I absolutely agree with this. I recently started working on a small web app as a side project. I was dealing with a lot of elements that were new to me and was constantly pushing the limits of my knowledge and breaking things. I realized I wasn't using the power git provided me with branches.
Once I started branching things got quicker and more effective because I could bounce between tasks without affecting my deployment (master branch). In five days of frantic coding using git branching I now have a clean easy deployment of about 750 lines, which I iterated on through four different branches and, probably over 3000 lines of code.
It's not perfect, but it's eliminated any apprehension about aggressively changing my application, and made me far more ambitious. I feel great about it.

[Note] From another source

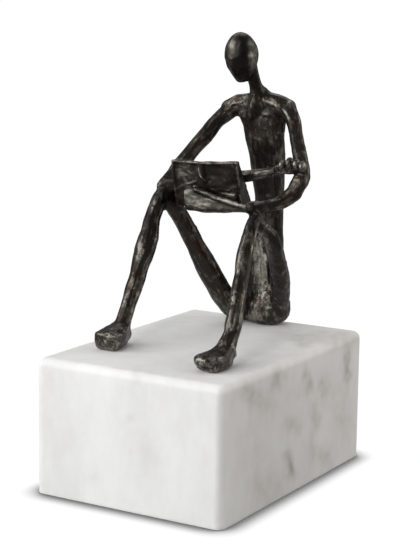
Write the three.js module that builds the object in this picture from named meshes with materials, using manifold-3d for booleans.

I've had a similar feeling of empowerment, although less structured. With hobby projects where sometimes I realize I was thinking all wrong about a certain solution, I'll just check in what I have and commence the deleting of large blocks. Occasionally I'll go back and find something that maybe was a good idea, but for the most part, having an excuse to part ways with bad ideas has alone been really great.
That's great, reducing the barrier to entry for new projects allows for more experimentation. More experimentation increases the likelihood you'll stumble upon something you really like!
What I meant to say more clearly is that I probably iterated through the creation of that web application so quickly because in five days I committed to git 75 times. In my time at Microsoft I don't know that I would have made 75 commits in a year, and creating new branches was very costly.
Once I started branching things got quicker and more effective because I could bounce between tasks without affecting my deployment (master branch). In five days of frantic coding using git branching I now have a clean easy deployment of about 750 lines, which I iterated on through four different branches and, probably over 3000 lines of code.
It's not perfect, but it's eliminated any apprehension about aggressively changing my application, and made me far more ambitious. I feel great about it.